To read data from other formats, use read_sql, read_json, and read_excel functions. To read specific or multiple sheets, use pd.read_excel('file_name.xlsx', sheet_name='Sheet1').

Pandas requires xlrd module to read excel files so make sure to install it as:

      $ pip install xlrd

SQL data access requires you to setup the connection using pyodbc.connect and then use pd.read_sql(sql_query, connection_object) to retrieve data.

Kaggle is another popular site to download datasets or use this data repository for more datasets.

Data Manipulation

Data manipulation includes sorting, merging, grouping, and altering the data. Pandas offers multiple functions to manipulate data as:

Sorting

To sort the dataframe in ascending (default) or descending order, use sort_values function. It uses quicksort by default for sorting, though it can be replaced with mergesort or heapsort using kind property. sort_values as:

      sorted_guest_df = guest_list_df.sort_values('GoogleKnowlege_Occupation', # sort by column
                                 ascending=False, # enable descending order
                                 kind='heapsort', #sorting algorithm
                                 na_position='last') # keep NaN value at last
    

Merge and Concatenation

Pandas has merge function which can be used to combine two dataframes, just like two SQL tables using joins as:

      # Merge
sorted_guest_df = pd.merge(guest_list_df.head(3),
                           guest_list_df.tail(3),
                           how='outer',
                           indicator = True)
    

head and tail will get the three rows from the top and bottom as dataframes.
outer is required to combine two dissimilar (no common rows) dataframes (tables).
Enabling indicator will provide information about the dataframe source of each row (left or right).

Pandas also has the join function which uses merge internally, though it is more concise and visually specific.

To combine both dataframes into a new one, use concat as:

      top_df = guest_list_df.head(3)
bottom_df = guest_list_df.tail(3)
combined_guest_df = pd.concat( [top_df, bottom_df] )
    

Merge combines dataframes based on common columns or indexes and can also support left and right join. concat only works with Iterable objects.

Grouping

Grouping is used to aggregate the data into different categories. A common use case would be to create different types of users (paid/free) or to find the number of guests, having Acting as Group.

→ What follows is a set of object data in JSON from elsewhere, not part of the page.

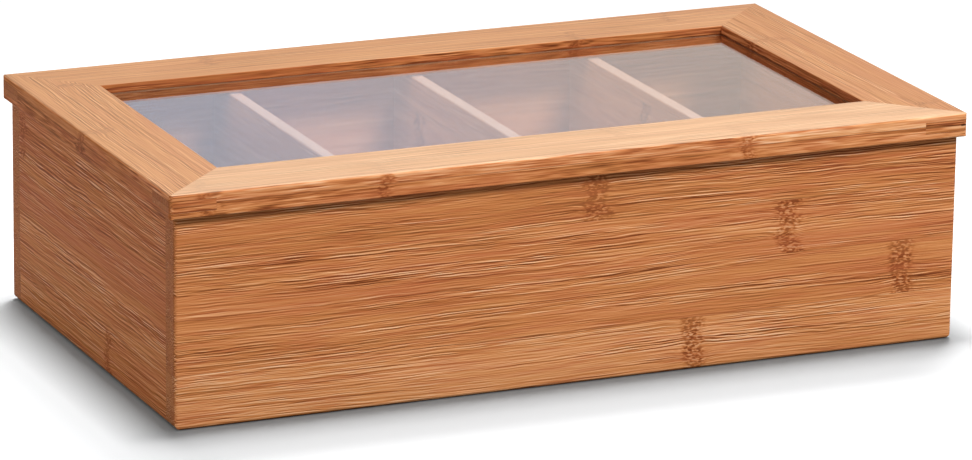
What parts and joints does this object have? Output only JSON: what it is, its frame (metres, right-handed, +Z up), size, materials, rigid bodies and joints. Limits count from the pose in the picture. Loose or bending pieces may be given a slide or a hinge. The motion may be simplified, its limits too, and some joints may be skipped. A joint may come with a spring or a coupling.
{
  "type": "tea bag organizer box",
  "caption": "Low bamboo storage box with divided compartments and a hinged lid that frames a clear window.",
  "frame": {"origin": "middle of the footprint, on the surface that the closed box stands on", "axes": "+X along the width to the right, -Y to the front, +Z up"},
  "size_m": [0.36, 0.205, 0.1002],
  "materials": {
    "walls": "oiled bamboo, satin",
    "inner_boards": "pale bamboo, satin",
    "lid_frame": "oiled bamboo, satin",
    "corner_keys": "bamboo end grain",
    "window": "clear, polished",
    "hinge_metal": "plated, satin",
    "hinge_pins": "bright drawn wire",
    "screws": "plated"
  },
  "bodies": {
    "box": {"front_wall": "walls", "back_wall": "walls", "left_wall": "walls", "right_wall": "walls", "bottom_panel": "inner_boards", "divider_left": "inner_boards", "divider_middle": "inner_boards", "divider_right": "inner_boards", "left_hinge_box_leaf": "hinge_metal", "right_hinge_box_leaf": "hinge_metal", "left_hinge_pin": "hinge_pins", "right_hinge_pin": "hinge_pins", "box_leaf_screws": "screws"},
    "lid": {"lid_front_rail": "lid_frame", "lid_back_rail": "lid_frame", "lid_left_stile": "lid_frame", "lid_right_stile": "lid_frame", "corner_key_front_left": "corner_keys", "corner_key_front_right": "corner_keys", "corner_key_back_left": "corner_keys", "corner_key_back_right": "corner_keys", "window_pane": "window", "left_hinge_lid_leaf": "hinge_metal", "right_hinge_lid_leaf": "hinge_metal", "lid_leaf_screws": "screws"}
  },
  "joints": [
    {"name": "lid_hinge", "type": "hinge", "parent": "box", "child": "lid", "pos_m": [0, 0.1, 0.0896], "axis": [-1, 0, 0], "range_deg": [0, 100]}
  ]
}
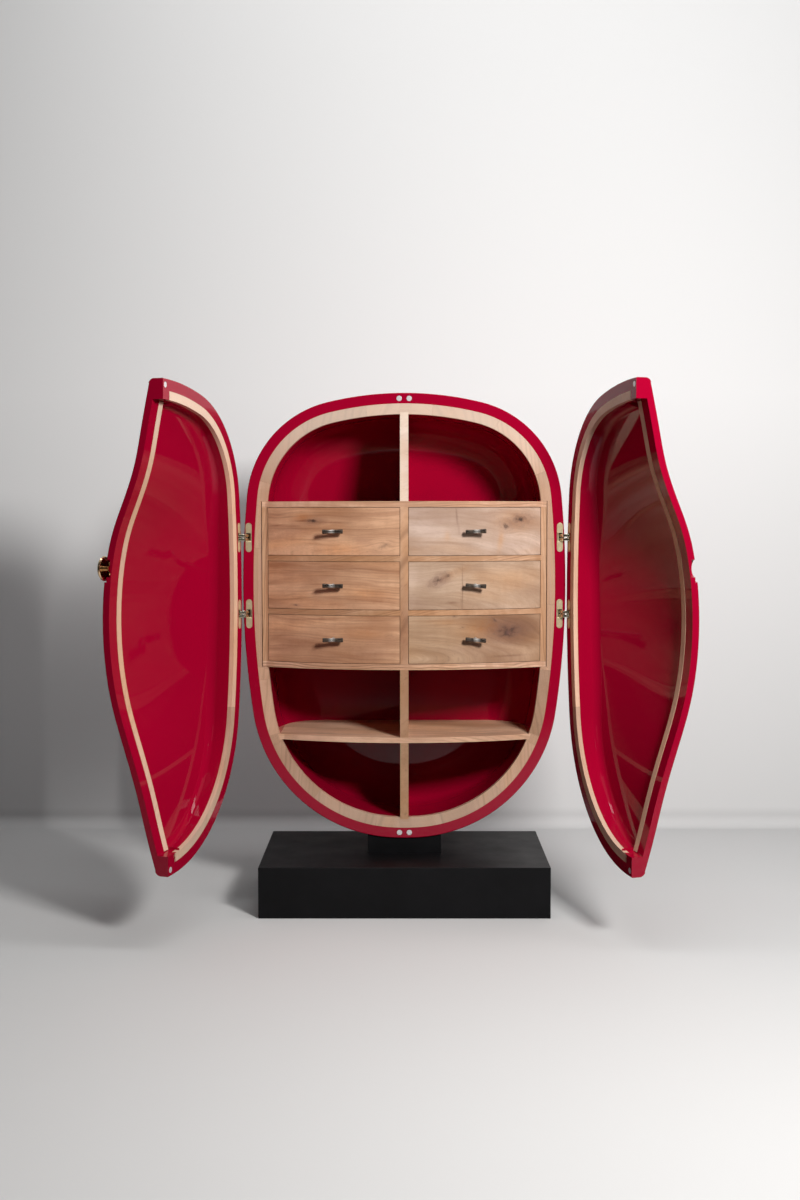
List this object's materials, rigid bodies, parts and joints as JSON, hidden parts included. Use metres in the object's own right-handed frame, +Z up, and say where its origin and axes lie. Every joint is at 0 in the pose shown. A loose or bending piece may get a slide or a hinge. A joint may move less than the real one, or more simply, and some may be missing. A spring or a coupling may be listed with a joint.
{
  "type": "cupboard",
  "caption": "Tall egg-shaped cupboard on a black plinth: glossy crimson shell, two bell-domed doors standing open, bowed timber drawers with bar pulls, open bays and a shelf.",
  "frame": {"origin": "on the floor under the body's centre plane, at the depth of the rim plane, inside the plinth's footprint", "axes": "+X to the right seen from the front, +Y from the front rim to the back, +Z up"},
  "size_m": [1.6962, 0.8184, 1.608],
  "materials": {
    "red_gloss": "high gloss crimson lacquer",
    "case_wood": "satin oiled, light brown with dark knots",
    "ring_wood": "satin oiled, short cross-grain segments",
    "brass": "polished",
    "magnet": "polished nickel",
    "dark_bronze": "dark patinated, satin",
    "black_steel": "matt black"
  },
  "bodies": {
    "carcass": {"shell": "red_gloss", "timber_ring": "ring_wood", "shelf": "case_wood", "divider_upper": "case_wood", "divider_middle": "case_wood", "divider_lower": "case_wood", "case_top": "case_wood", "case_bottom": "case_wood", "case_side_left": "case_wood", "case_side_right": "case_wood", "case_partition": "case_wood", "case_back": "case_wood", "case_rail_1_left": "case_wood", "case_rail_1_right": "case_wood", "case_rail_2_left": "case_wood", "case_rail_2_right": "case_wood", "rim_magnets": "magnet", "carcass_leaves_left": "brass", "carcass_leaves_right": "brass", "plinth_case": "black_steel", "plinth_floor": "black_steel", "neck": "black_steel"},
    "door_left": {"door_left_shell": "red_gloss", "door_left_ring": "ring_wood", "door_left_strip": "ring_wood", "door_left_magnets": "magnet", "door_left_leaves": "brass", "knob_disc": "brass", "knob_stem": "brass"},
    "door_right": {"door_right_shell": "red_gloss", "door_right_ring": "ring_wood", "door_right_strip": "ring_wood", "door_right_magnets": "magnet", "door_right_leaves": "brass"},
    "hinge_links_left": {"hinge_links_left": "brass"},
    "hinge_links_right": {"hinge_links_right": "brass"},
    "drawer_left_1": {"drawer_left_1_front": "case_wood", "drawer_left_1_tray": "case_wood", "drawer_left_1_pull": "dark_bronze"},
    "drawer_right_1": {"drawer_right_1_front": "case_wood", "drawer_right_1_tray": "case_wood", "drawer_right_1_pull": "dark_bronze"},
    "drawer_left_2": {"drawer_left_2_front": "case_wood", "drawer_left_2_tray": "case_wood", "drawer_left_2_pull": "dark_bronze"},
    "drawer_right_2": {"drawer_right_2_front": "case_wood", "drawer_right_2_tray": "case_wood", "drawer_right_2_pull": "dark_bronze"},
    "drawer_left_3": {"drawer_left_3_front": "case_wood", "drawer_left_3_tray": "case_wood", "drawer_left_3_pull": "dark_bronze"},
    "drawer_right_3": {"drawer_right_3_front": "case_wood", "drawer_right_3_tray": "case_wood", "drawer_right_3_pull": "dark_bronze"}
  },
  "joints": [
    {"name": "door_left_swing", "type": "hinge", "parent": "carcass", "child": "door_left", "pos_m": [-0.5065, -0.00075, 1.04], "axis": [0, 0, -1], "range_deg": [-108.4, 3.6]},
    {"name": "door_right_swing", "type": "hinge", "parent": "carcass", "child": "door_right", "pos_m": [0.5065, -0.00075, 1.04], "axis": [0, 0, 1], "range_deg": [-105.2, 6.8]},
    {"name": "hinge_links_left_turn", "type": "hinge", "parent": "carcass", "child": "hinge_links_left", "pos_m": [-0.5065, -0.00075, 1.04], "axis": [0, 0, -1], "range_deg": [-54.2, 1.8]},
    {"name": "hinge_links_right_turn", "type": "hinge", "parent": "carcass", "child": "hinge_links_right", "pos_m": [0.5065, -0.00075, 1.04], "axis": [0, 0, 1], "range_deg": [-52.6, 3.4]},
    {"name": "drawer_left_1_slide", "type": "slide", "parent": "carcass", "child": "drawer_left_1", "axis": [0, -1, 0], "range_m": [0, 0.2]},
    {"name": "drawer_right_1_slide", "type": "slide", "parent": "carcass", "child": "drawer_right_1", "axis": [0, -1, 0], "range_m": [0, 0.2]},
    {"name": "drawer_left_2_slide", "type": "slide", "parent": "carcass", "child": "drawer_left_2", "axis": [0, -1, 0], "range_m": [0, 0.2]},
    {"name": "drawer_right_2_slide", "type": "slide", "parent": "carcass", "child": "drawer_right_2", "axis": [0, -1, 0], "range_m": [0, 0.2]},
    {"name": "drawer_left_3_slide", "type": "slide", "parent": "carcass", "child": "drawer_left_3", "axis": [0, -1, 0], "range_m": [0, 0.2]},
    {"name": "drawer_right_3_slide", "type": "slide", "parent": "carcass", "child": "drawer_right_3", "axis": [0, -1, 0], "range_m": [0, 0.2]}
  ],
  "couplings": [
    {"joint": "hinge_links_left_turn", "follows": "door_left_swing", "ratio": 0.5},
    {"joint": "hinge_links_right_turn", "follows": "door_right_swing", "ratio": 0.5}
  ]
}
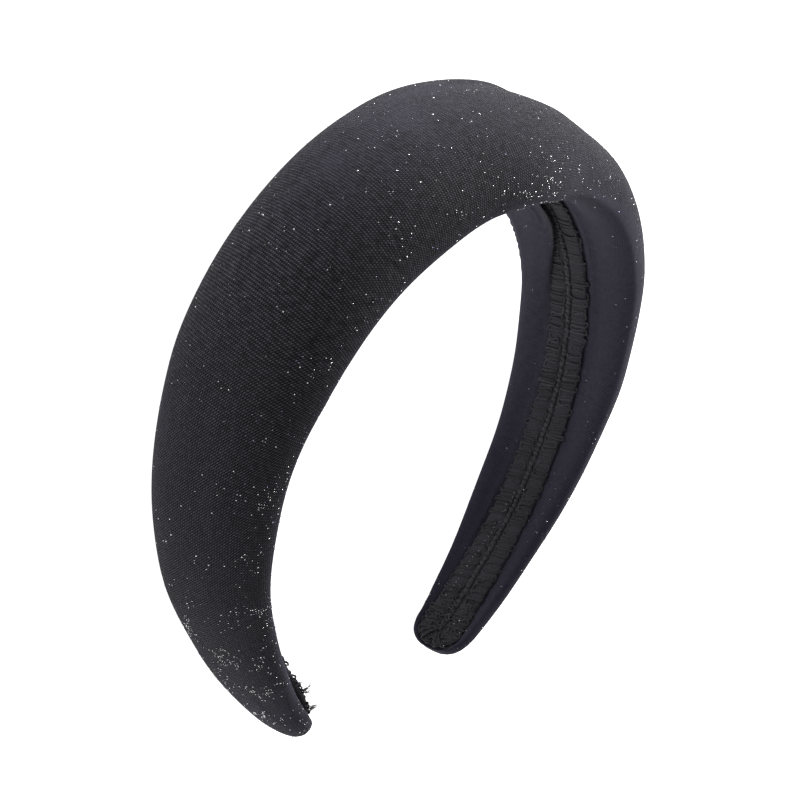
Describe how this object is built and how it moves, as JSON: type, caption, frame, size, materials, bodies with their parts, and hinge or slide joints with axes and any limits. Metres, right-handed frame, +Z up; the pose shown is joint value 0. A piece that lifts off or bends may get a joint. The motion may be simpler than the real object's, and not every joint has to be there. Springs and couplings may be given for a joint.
{
  "type": "padded headband",
  "caption": "Broad padded headband in tight dark knitted fabric, tapering to rounded tips, with a narrow braided trim glued along its inner side.",
  "frame": {"origin": "on the surface it rests on, under the middle of its box", "axes": "+Y towards the crown, tips at -Y, +Z up, which is towards the face when worn; +X to the wearer's left"},
  "size_m": [0.16, 0.1502, 0.0468],
  "materials": {
    "cover_fabric": "near black knitted cloth with fine metallic specks",
    "trim_thread": "near black braided thread"
  },
  "bodies": {
    "root": {"padded_band": "cover_fabric", "trim_braid": "trim_thread"}
  },
  "joints": []
}
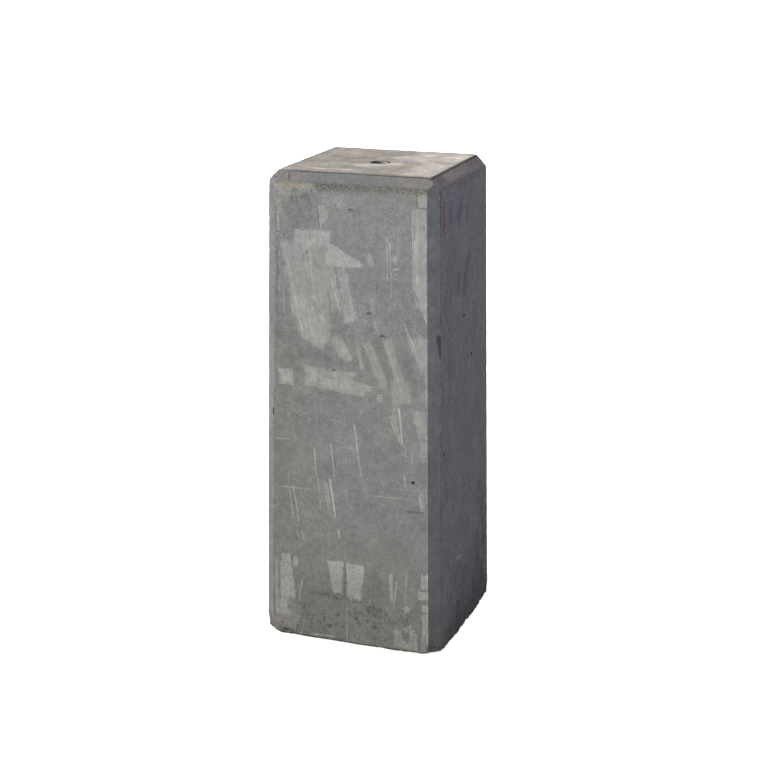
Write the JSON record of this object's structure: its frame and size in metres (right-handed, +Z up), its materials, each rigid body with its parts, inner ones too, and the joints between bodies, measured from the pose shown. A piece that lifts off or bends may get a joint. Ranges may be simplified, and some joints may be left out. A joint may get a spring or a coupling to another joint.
{
  "type": "concrete post base block",
  "caption": "Tall square concrete block with bevelled edges, a slight taper, a rough foot and a threaded steel insert in its top, for standing a post or column on.",
  "frame": {"origin": "middle of the underside, on the ground", "axes": "+Z up along the block, front face towards -Y, +X to the right of the front face"},
  "size_m": [0.2002, 0.2002, 0.5],
  "materials": {
    "concrete": "mould-cast grey concrete with pale patches, pinholes, scratches and a rough foot",
    "insert_steel": "dull zinc-plated steel with concrete residue"
  },
  "bodies": {
    "root": {"concrete_block": "concrete", "threaded_insert": "insert_steel"}
  },
  "joints": []
}
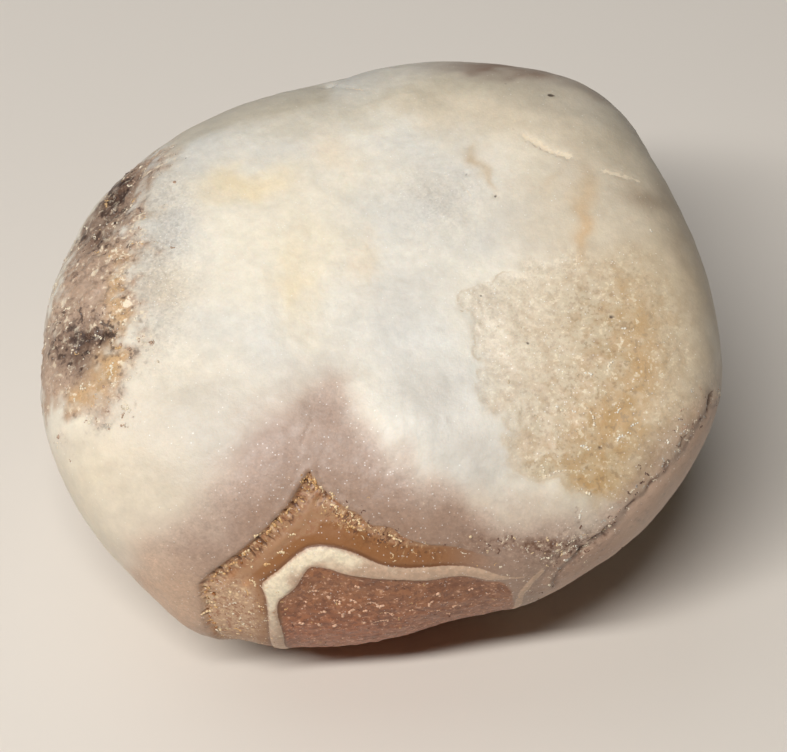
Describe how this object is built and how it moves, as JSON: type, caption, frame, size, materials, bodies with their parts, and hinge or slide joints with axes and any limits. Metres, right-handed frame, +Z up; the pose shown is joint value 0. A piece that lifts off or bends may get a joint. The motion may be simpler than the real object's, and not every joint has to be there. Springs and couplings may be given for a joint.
{
  "type": "rough jasper stone",
  "caption": "Water-worn cobble of rough jasper: a pale waxy chalcedony rind broken away low on one side to show a brown quartz ledge, a cream vein and a red-brown core.",
  "frame": {"origin": "centre of the bounding box's bottom, on the plane of the worn bed the stone lies on", "axes": "+Z up as it lies, +X right along the length, +Y back; the show side with the quartz ledge and vein faces -Y and up"},
  "size_m": [0.072, 0.0678, 0.047],
  "materials": {
    "jasper": "satin"
  },
  "bodies": {
    "root": {"stone": "jasper"}
  },
  "joints": []
}
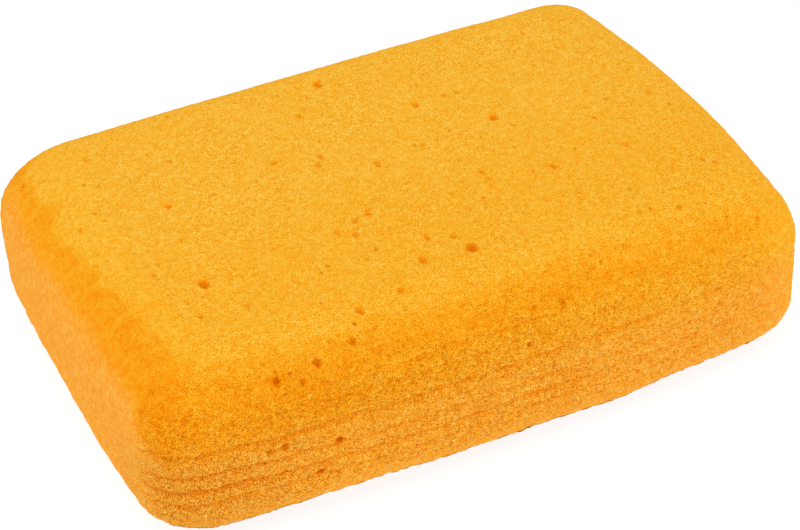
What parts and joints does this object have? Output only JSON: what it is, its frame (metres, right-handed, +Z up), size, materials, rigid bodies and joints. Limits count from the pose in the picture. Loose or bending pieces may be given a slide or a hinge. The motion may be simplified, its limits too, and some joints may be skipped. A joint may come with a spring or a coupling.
{
  "type": "grouting sponge",
  "caption": "Extra-large hand sponge for wiping and finishing tile grout: a rounded rectangular block of open-cell yellow-orange foam with rolled edges.",
  "frame": {"origin": "on the underside, below the middle of the block", "axes": "+X along the block's length, +Y across it towards the back, +Z up through its thickness"},
  "size_m": [0.1906, 0.1334, 0.0508],
  "materials": {
    "foam": "matte open-cell foam"
  },
  "bodies": {
    "root": {"foam_block": "foam"}
  },
  "joints": []
}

      guest_group = guest_list_df.groupby('Group')
print(guest_group.get_group('Acting'))
    

Renaming

Use 'rename' to change the column name Group to Occupation as:

      guest_list_df = guest_list_df.rename(columns={'Group':'Occupation'}, index={1:0001})
    

Data Cleaning

Datasets are not always perfect. Data duplication or missing values can affect the analysis process. Often missing values are represented with "NA" or "-" or similar indicators and need to be replaced with NaN before processing numeric data. Missing data can be verified as:

      guest_list_df.isnull().values.any() # verify if any value is null
guest_list_df.isnull().sum() # display summary of null values per column
    

While reading data from files, missing values can be handled using the na_values property which can take a list of values to replace with NaN as:

      guest_list_df = pd.read_csv("daily_show_guests.csv", na_values = ['NA', 'N/A','-']])
    

fillna: To replace NA and NaN values with desired value.

      product_data={'product': ['E-book', 'Plants'], 'unit_sold': [12, np.NaN]} # need to import numpy as np
product_df = pd.DataFrame(data=product_data)
product_df.fillna(0, inplace=True)
    

dropna() function can also be used to remove rows or columns (via axis).

Dataframe also has functions like replace to replace specific values or rename to change the column names.

drop_duplicates: Row duplication can be removed using drop_duplicates function which will remove duplicate values based on column as:

      df = pd.DataFrame({'Name':['Pavneet','Pavneet']}, index=[1,2])
df.drop_duplicates(subset='Name',keep='last')
    

Output:

      Name
2  Pavneet
    

Data Analysis

Pandas makes calculations fairly easy by providing inbuilt support for mathematical and statistics operations to calculate various measures like mean, median, standard deviation, min, max, etc. These functions can also be performed using describe() or can be performed on a single row or a column using the axis property as:

      product_df = pd.DataFrame(data={'product': ['E-book', 'Plants'],
                                'unit_sold': [2000, 5000],
                                'types': [800, 200]})
product_df.describe()
product_df['unit_sold'].mean()
product_df.mean(axis=1)
    

axis = 1 will perform the operation on the values of rows and, by default, it is 0 which means column-wide calculations.

Data Storage

Pandas objects (dataframe, series) can easily be exported to external files using to_csv as:

      product_df = pd.DataFrame(data={'product': ['E-book', 'Plants'],
                        'unit_sold': [2000, 5000],
                        'types': [800, 200]})
product_df.to_csv('aa.csv',
                  index=False, # otherwise will add extra comma at start
                  sep=',',
                  encoding='utf-8)
    

And pandas has similar functions for other formats like to_parquet, to_sql, to_hdf, to_excel, to_json, to_html, etc.

Tips

Every pandas operation returns a modified copy of the source object. So, to do the changes in source object, use inplace but using inplace=True doesn't guarantee any faster operations so often it's better to keep the original data intact.
Pandas also supports plotting graphs via a function like boxplot or hist, but it requires matplotlib library for graphs.
Use pandas.MultiIndex with dataframes instead of Panel for 3D structures because panel has been deprecated.

The code is available on pandas-demo repo for demonstration and practice.